Tuesday, September 08, 2009

September is National Honey Month

Honey can come from several species of bees, but the honey bee is best known to produce honey. In its lifetime, a single honey bee will produce only about one-twelfth of a teaspoon of honey. It takes about 550 bees to visit 2 million flowers to produce one pound of honey.

These hard working insects have been around for 30 million years with evidence of humans collecting their honey for at least 10,000 years. Archeologists have found cave paintings depicting women collecting honey and honeycomb from hives. Honey has also long been referenced in religion and is evident in Judaism, Christianity, Islam and Buddhism.

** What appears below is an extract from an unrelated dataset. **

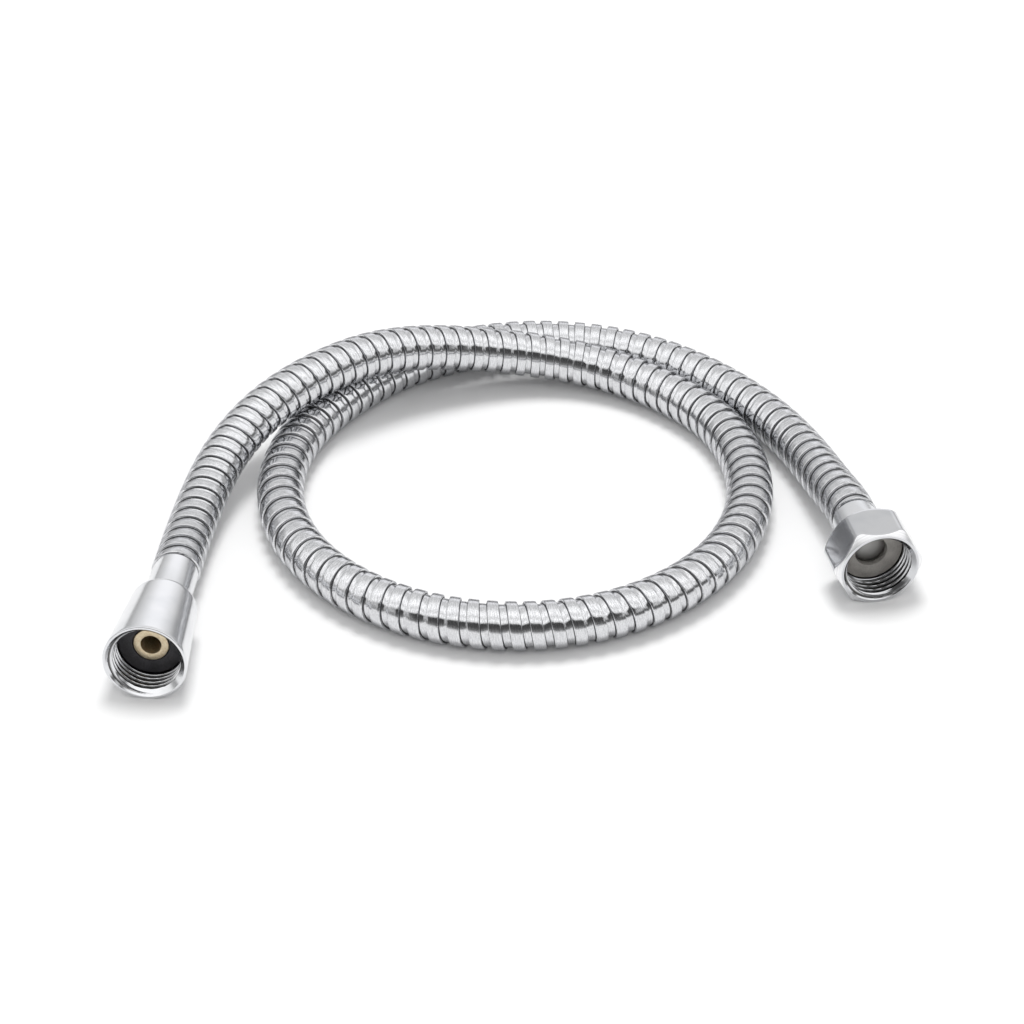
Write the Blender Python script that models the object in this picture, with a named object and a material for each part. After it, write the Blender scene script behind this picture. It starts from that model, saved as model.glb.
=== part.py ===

Bees use the nectar they collect from flowers to produce honey. They collect the nectar by sucking the nectar from flowers with their straw-like tongues and storing it in one of their two stomachs. They have a regular stomach to digest food and a second stomach to store nectar. They can carry double their body weight with stored nectar. The collected nectar is taken to the hive where worker bees mix the honey with enzymes to break down the complex sugars making it easier to use later and more bacteria resistant. The nectar is then spread throughout the honeycomb, where the water is evaporated from the nectar turning it into gooey honey. This honey is used as a food source during the cold months for the bees. In one year, an average honeybee colony will eat between 120 and 200 pounds of the honey they produce. Beekeepers encourage overproduction of honey by the bees so to not endanger the hive.

Honey produced by honeybees must be 100% pure with no additional additives. Honey produced by other types of bees does not follow this same strict guideline. Honey is usually classified by the flowers in which the nectar is collected. Honey classifications include: Blended meaning coming from more than one type of plant; Polyfloral or wild flower honey comes from varies types of flowers; Monofloral comes primarily from one type of flower. Raw honey is completely unprocessed. Pasteurized honey has been processed to prevent crystallization over time.

If your honey develops crystals, the honey is still good. Gently warm it in the microwave or in a pan of warm water until the crystals dissolve.

Besides used as a sweetener, honey has also been used to embalm bodies, as a form of currency and as a gift to Gods. It has also been used for medicinal purposes like as a sore throat remedy. It is also used topically for its antibacterial and antiseptic qualities. By consuming locally produced honey, it may help combat seasonal allergies.

Honey can be added to coffee or tea to sweeten instead of using sugar. It can be drizzled over fresh fruit or added to your favorite vinaigrette in salads. To makes a great additional to barbeque sauce and helps caramelize the outside of the meat when cooking. It can be mixed with butter and spread over warm biscuits or toast.

Infants under one year of age should not eat honey because of the risk of botulism from their underdeveloped digestive systems.